Meet Prabhat Choudhary. The 39-year-old is the man behind Baahubali’s phenomenal success, unconventional launch of Sara Ali Khan, the DeepVeer wedding, and is someone whose job is to manage the media interests of India’s biggest stars.
In an exclusive conversation with indianexpress.com, Prabhat, the founder of Spice PR and digital marketing agency Entropy, opens up on being one of the most sought-after brand strategists in Bollywood and explains how he juggles between brand Shah Rukh Khan and brand Radhika Apte.
You have to deal with both the public and stars. How do you manage their expectations simultaneously?
What is our job? What do we actually do? Generating a certain kind of coverage and a conversation about an influencer is the basic demand of my profession. We are basically what you call ‘intangible wealth managers.’ Not trying to sound too fancy here. But the brand and the idea of who you are – that is what we manage. Deepika Padukone’s idea is intangible. What comes to your mind when you think of her or an Aamir Khan? It also primarily depends on what they do and how do they conduct themselves. What is the narrative around them? Our interference is in that narrative and working closely with it. Connecting them with people like yourself who will take and publish their interview forms the tiniest bit of the whole. How does the brand articulate itself? How Deepika is also traditional while being an extremely contemporary woman, that is what her audience should know and be interested in. For instance, last year she took her mother to Haridwar, so a middle-class daughter narrative is absolutely present in her case. So the expectation is whether that intangible wealth has grown or not with time.
What does a day in your life look like?
Every day is unique and a challenge. The day basically begins with a lot of phone conversations to deal with the agenda of the day. My job profile is extremely fluid. It’s all about reacting to the day’s development, much like yours in that sense.
You and your team helped strategise the PR of Baahubali films. Tell us something about the experience.
I was called to handle this one summer day of 2013. I realised on that day itself that it was going to be a very special project. For a lot of people the film was a miracle, but that miracle was created. It was a two-part story, where we knew that the origin story would connect, but with the second movie, we had an inkling that it might just create history. We had a meeting with SS Rajamouli in Hyderabad and we came to the conclusion that we wanted to unify India cinematically. A Telugu movie being the highest grossing film in Punjab in the history of that state is a huge thing. Now what’s the first thing you remember hearing about Baahubali? That it’s one of the most expensive films being made in the country. So, that’s how you break barriers and get everybody involved. People will be invested if you talk about anything inclusively.
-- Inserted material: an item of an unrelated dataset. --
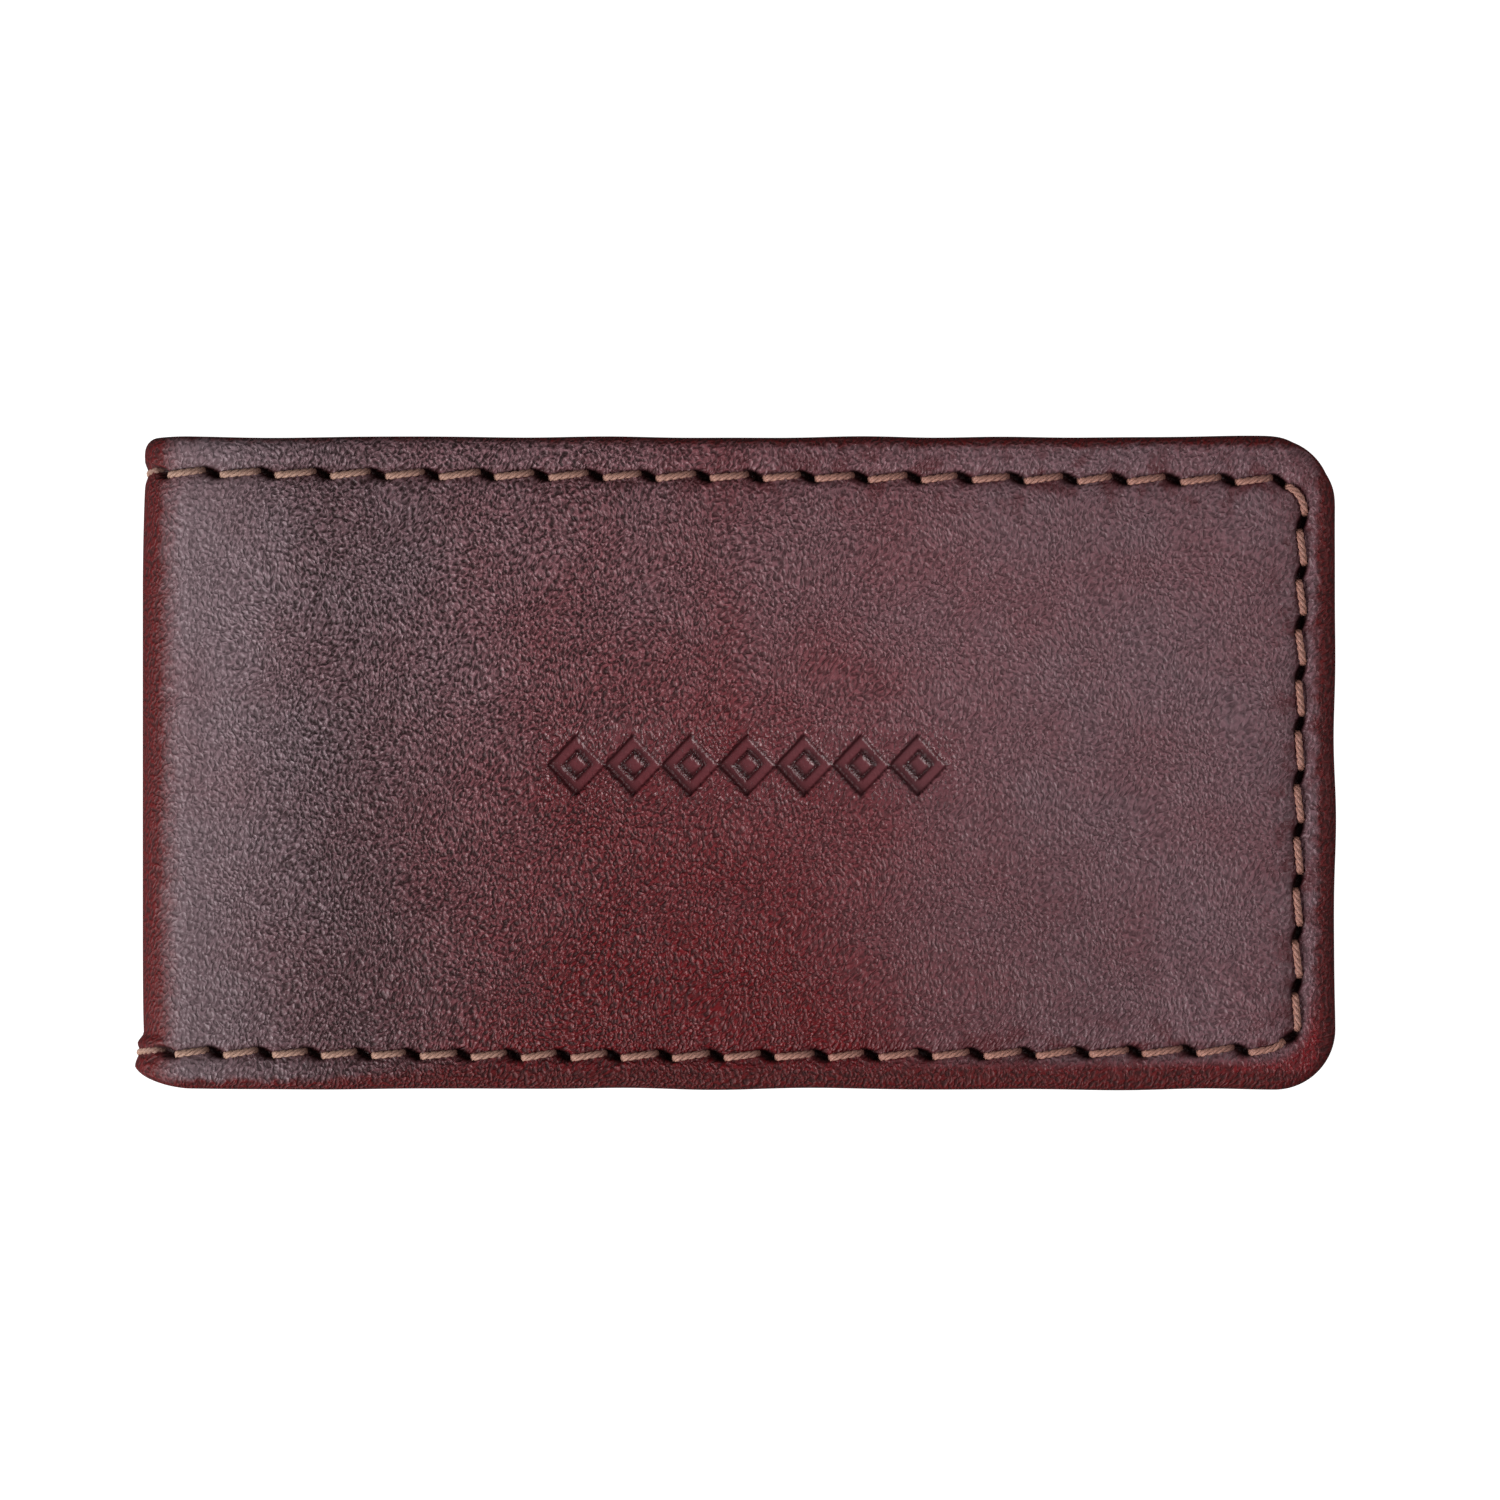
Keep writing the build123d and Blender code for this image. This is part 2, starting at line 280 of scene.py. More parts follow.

We did other things as well to advertise the film. These were small but significant steps. We had a dosa named after Baahubali. We had a thaali named after the film in Gujarat. Then our sole target was to focus on festivals. We even endorsed a Baahubali cracker. So, the approach to the project was very ‘Indian.’ The point was to eventually get everybody involved in that discussion so that the film is recognised as an Indian film, and not just a south Indian film. Nothing happens by accident.
In a sea of growing stars, how do you decide who you want to represent?
We have been accused of being elitist, but that’s not the case at all. The whole point is about collaborating with people who have performed well. A very good example would be Radhika Apte. We started working with her three years ago and we have worked extremely hard on her. She has backed it up with an enviable body of work she has produced over time.
India has started to exist in compartments and these compartments need to be catered to very specifically. So managing the interests of SRK and Radhika Apte is different owing to obvious reasons. Understanding what makes them unique is a part of our job. At the end of the day, we just want to be versatile. You also have to be conversant with the digital market and the niche publications as well to know what’s going on where.
Managing films and stars is fine. But how do you make sense of an event like Deepika Padukone and Ranveer Singh’s wedding?
Our job has become very social in nature, whether it is a MeToo case or a wedding. The thing to realise is that as public figures, the stars have become accountable to people. Whether you want it or not is not the point. So in case of Deepika and Ranveer’s wedding, there was a certain kind of expectation that they had to live up to as stars and we were quite conscious of that. Getting married is a social obligation and a social event, so we wanted to be very correct in our approach to it.
What is it like dealing with a potential star? How does a star launch work?
Handling a potential star like Sara Ali Khan is a different ball game altogether. We had a different kind of launch planned for her, but it worked because it complimented her personality. She has energy. She has confidence and her own perspective on things. So we decided things accordingly, to bring the best part out of her and let her make her own connections so that things remain honest. We wanted her to meet as many people as possible because ‘experiencing’ her in person is another thing. It’s all about understanding the celebrity and their persona.
Tell us about one person you are really eager to work with.
I would really love to collaborate with Ranbir Kapoor. He is not on social media, but there is just so much potential there. He is already a hit with the crowd but there is always so much that can be done and developed, especially in case of a young star like Ranbir.